A poem about my mom
I recently shared a photo of my mom and thoughts about parents and grandparents. Here’s a poem I wrote about taking care of my mom after all the years she cared for me. My brother was her main caretaker after my dad passed away. His wife was right there to help as were his children as they grew into adulthood. I was the once a year visitor but did fly to help out when she had surgery and after a bad fall. Other than that I was the gift that showed up to fuss over her while my brother looked after her day by day.
This is a photo of us together so long ago. We loved reading books and discussing them with one another. She was a reader and a writer.
The Last Leg of a Long Journey
By Patricia J. Keough-Wilson
(Based on taking care of my Mom after breast cancer surgery, Nov. 2002 & after she had a nasty fall in May 2003)
My mom is shuffling her way to eternity. The road now is very short; I think she can see the faint outline of heaven’s gates. Her almost 90-year journey snakes behind her, curving round bends and up steep hills, down into valleys. It is a journey marked by laughter and washed in tears. I watch her, while I stand silently in her dark kitchen, follow her with my eyes as she shuffles, more asleep than awake, into the bathroom and back to bed.
At night when I visit, we have a ritual I tuck her into bed, remembering the long ago time when she tucked me into bed. I resist an almost irrepressible urge to read her a bedtime story. She sowed seeds of my love of reading when she read bedtime stories to me. But no story reading to mom, instead I rub scented lotion on her back, on her gnarly, slightly misshapen feet, and on her hands, so she can cradle them near her face. “They smell so nice,” she whispers as she curls up, Rosary beads slipping through her twisted, arthritic fingers. “Your dad would have said, you smell good honey.”
And she smiles slightly, bringing dad to bed with her, still missing him after over two decades.
She is shuffling toward God and toward my dad, her body parts stiff; her hearing fading, her sight failing but her mind remains sharp, able to race with the best of us.
I remember when she used to watch me, study my face, Storing up memories to keep me with her; when my visit ended.

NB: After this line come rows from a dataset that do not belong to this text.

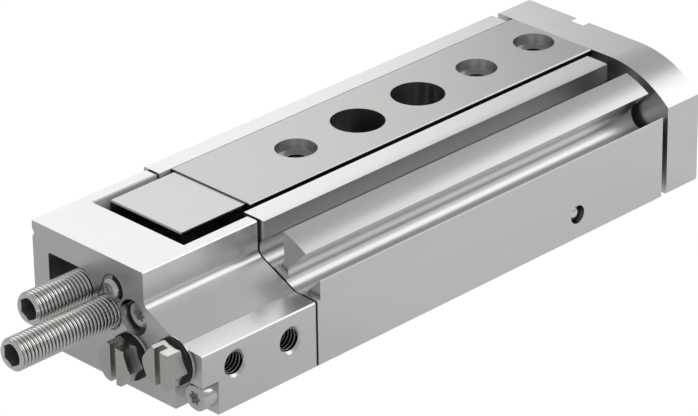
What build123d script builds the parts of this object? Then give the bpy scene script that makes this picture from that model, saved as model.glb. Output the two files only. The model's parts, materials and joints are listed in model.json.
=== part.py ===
# Mini pneumatic slide table, 6 mm piston, 30 mm stroke.
# The model is drawn from a corner: X runs along the travel from the end cap's outer face,
# Y from the side with the air ports, Z up from the base. On export it is moved so that the
# origin is on the base, midway along the body and across the end cap. All sizes are millimetres.
import os
from math import cos, pi, radians, sin, sqrt

from build123d import *

# Lengths along the travel
cap_length = 17.3
gasket_thickness = 0.2
gasket_inset = 0.1
housing_length = 57.5
yoke_gap = 0.9
yoke_thickness = 5.5
stroke = 30.0
side_relief = 0.45
lip_setback = 0.7
arm_setback = 0.2

# Widths and heights of the outside
cap_width = 27.4
housing_width = 28.1
yoke_width = 27.8
housing_height = 15.2
cap_drop = 0.1
table_rise = 0.1
yoke_floor_gap = 0.1
edge_chamfer = 0.15
arm_cut_y = 1.6

# Rounded shoulder that the side arm and the yoke share
shoulder_radius = 13.8
shoulder_centre_y = 9.5

# Sensor slots in the housing
slot_radius = 1.75
slot_mouth = 3.3
side_slot_y = 3.3
side_slot_drop = 5.55
top_slot_y = 7.35
top_slot_drop = 3.65
arm_corner_y = 5.7
lip_face_y = 8.34

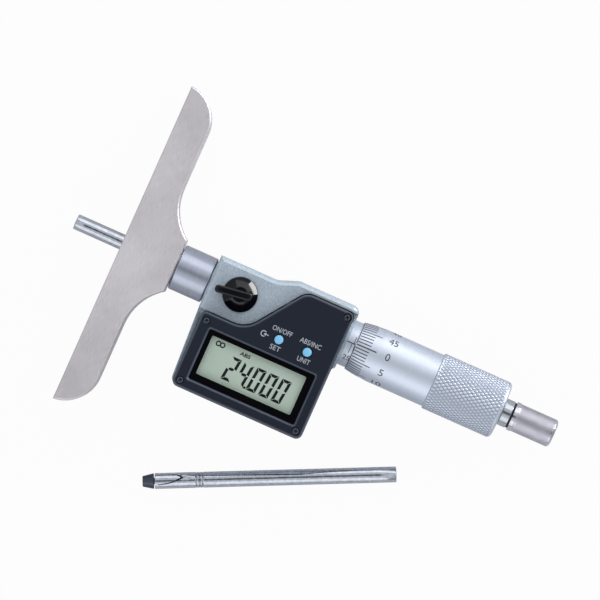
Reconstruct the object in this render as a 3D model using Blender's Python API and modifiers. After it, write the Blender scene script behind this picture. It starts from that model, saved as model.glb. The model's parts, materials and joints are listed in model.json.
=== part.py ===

Saving memories for the long time until I once again walked into her welcoming hug.
Now, I watch her, study her carefully, saving up memories for when she is no longer there to welcome me, to declare me home with a mother’s hug.
Because she is leaving me every day, shuffling hesitantly into eternity.
And I, left behind, will have to tiptoe around one more hole in my world, Careful not to tumble into the place where she is no more,
That place where I am an orphan,
left with a mortal loneliness that will be eased only when we meet again in heaven.